New IBM mainframe renews battle for 'heart of enterprise'
IBM has launched a family of mainframe computers, which it hopes will stymie a decline in sales, and reinvent the role of the host platform in enterprise data centres.
The zEnterprise ‘hybrid’ mainframe is designed to provide more power and energy efficiency than its predecessor, the System z series, running up to 60 per cent faster depending on workloads and underlying operating system.

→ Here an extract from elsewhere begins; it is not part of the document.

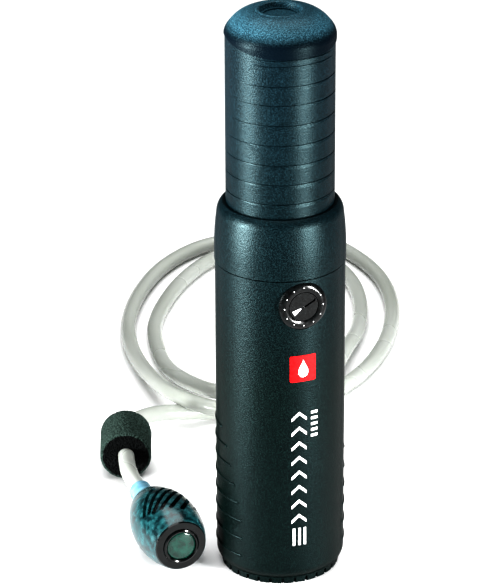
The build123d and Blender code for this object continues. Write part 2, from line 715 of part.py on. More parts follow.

It is described as a hybrid because the box can accommodate x386 servers – but (as yet) only IBM’s products in the class, the POWER7 and System X blade series.
The IT giant claims that it can reduce data centre labour costs by up to 70 per cent by automatically managing processing workloads across different systems from a central point.

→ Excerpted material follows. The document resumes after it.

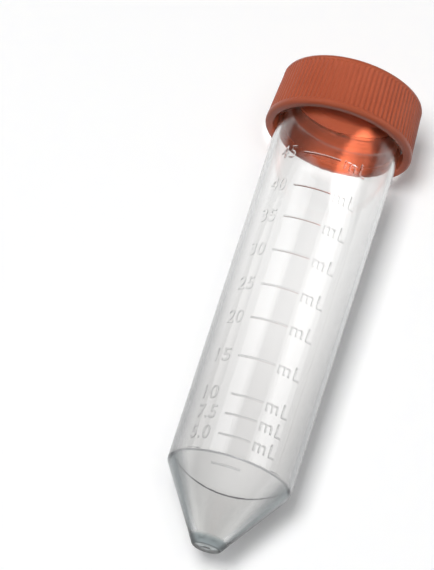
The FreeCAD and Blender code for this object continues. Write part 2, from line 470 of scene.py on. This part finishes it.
# --- The cap's forms ----------------------------------------------------------------------------
def groove_share(share_of_pitch):
    """0 on a rib's crest, 1 in the groove, smooth between."""
    from_crest = abs((share_of_pitch + 0.5) % 1.0 - 0.5)
    start = RIB_CREST_SHARE / 2
    end = 0.5 - RIB_VALLEY_SHARE / 2
    return smooth(max(0.0, min(1.0, (from_crest - start) / (end - start))))


def cap_path():
    """(radius, height, share of the rib depth) down the outside of the cap and up the inside."""
    ribs_top = CAP_TOP - CAP_TOP_ROUNDING
    lip_top = RIM_HEIGHT + LIP_HEIGHT
    path = [(0, CAP_TOP, 0)]
    crown = CAP_TOP_RADIUS - CAP_TOP_ROUNDING
    path += [(crown * share, CAP_TOP, 0) for share in (0.25, 0.5, 0.75, 0.97)]
    rounding = CAP_TOP_ROUNDING
    for step in range(CAP_ARC_STEPS + 1):
        turn = math.pi / 2 * step / CAP_ARC_STEPS
        radius = cap_radius(ribs_top) - rounding + rounding * math.sin(turn)
        path.append((radius, ribs_top + rounding * math.cos(turn), 0))
    for step in range(1, RUNOUT_STEPS + 1):
        height = ribs_top - RIB_RUNOUT * step / RUNOUT_STEPS
        path.append((cap_radius(height), height, smooth(step / RUNOUT_STEPS)))
    for step in range(RUNOUT_STEPS, -1, -1):
        height = lip_top + RIB_RUNOUT * step / RUNOUT_STEPS
        path.append((cap_radius(height), height, smooth(step / RUNOUT_STEPS)))
    for step in range(CAP_ARC_STEPS + 1):
        turn = math.pi / 2 * step / CAP_ARC_STEPS
        height = RIM_HEIGHT + CAP_RIM_ROUNDING * (1 - math.sin(turn))
        path.append((cap_radius(height) - CAP_RIM_ROUNDING * (1 - math.cos(turn)), height, 0))
    # The bore, the plug ring and the underside of the top, with the small breaks at their corners.
    path += [
        (CAP_BORE_RADIUS + 0.4, RIM_HEIGHT, 0),
        (CAP_BORE_RADIUS + 0.12, RIM_HEIGHT + 0.1, 0),
        (CAP_BORE_RADIUS, RIM_HEIGHT + 0.4, 0),
        (CAP_BORE_RADIUS, TUBE_LENGTH - 0.5, 0),
        (CAP_BORE_RADIUS - 0.15, TUBE_LENGTH - 0.15, 0),
        (CAP_BORE_RADIUS - 0.5, TUBE_LENGTH, 0),
        (PLUG_RADIUS + 0.02, TUBE_LENGTH, 0),
        (PLUG_RADIUS, TUBE_LENGTH - 0.05, 0),
        (PLUG_RADIUS, TUBE_LENGTH - PLUG_DEPTH + 0.4, 0),
        (PLUG_RADIUS - 0.12, TUBE_LENGTH - PLUG_DEPTH + 0.1, 0),
        (PLUG_RADIUS - 0.35, TUBE_LENGTH - PLUG_DEPTH, 0),
        (PLUG_RADIUS - PLUG_WALL + 0.2, TUBE_LENGTH - PLUG_DEPTH, 0),
        (PLUG_RADIUS - PLUG_WALL, TUBE_LENGTH - PLUG_DEPTH + 0.2, 0),
        (PLUG_RADIUS - PLUG_WALL, TUBE_LENGTH - 0.2, 0),
        (PLUG_RADIUS - PLUG_WALL - 0.2, TUBE_LENGTH, 0),
        (5, TUBE_LENGTH, 0),
        (0, TUBE_LENGTH, 0),
    ]
    return path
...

IBM billed its new zEnterprise server as its biggest mainframe announcement for two decades, aimed at ruling the data centre by extending its governance and management to outlying servers within a common virtualised environment; but IBM has stopped short – so far – of making the mainframe a true ‘Cloud in a Box’ by embracing Open Systems, and/or by running ‘foreign’ operating systems – “Instead our customers are saying, can’t you make the whole data centre run like System z so that they can manage and provision it more easily,” said Tom Rosamilia, IBM’s general manager for System Z.
The zEnterprise brings the expected boost in performance by stepping up from 4.4GHz to 5.2 GHz processors and doubling main memory capacity to 3Tb, but the more significant advance is the ability to control and manage up to 114 IBM POWER7 and System x Blade systems from the mainframe console. The new mainframe, which cost $1.5bn to develop over the last three years, also includes a Unified Resource Manager, to link the blades within a common control framework.
The zEnterprise continues to reduce power consumption per unit performance, this time by a claimed 60 per cent, and achieves more impressive gains of up to 10 times on actual workloads involving complex transactions or queries spanning multiple systems now under the control of the Unified Resource Manager. This extra performance gain, however, does not yet extend to heterogeneous environments including systems from other rival vendors such as Dell or HP. However IBM’s Rosamilia claimed that support for other vendors, and also for running Microsoft Windows on the mainframe as well as Linux as at present, would be added given sufficient demand from customers.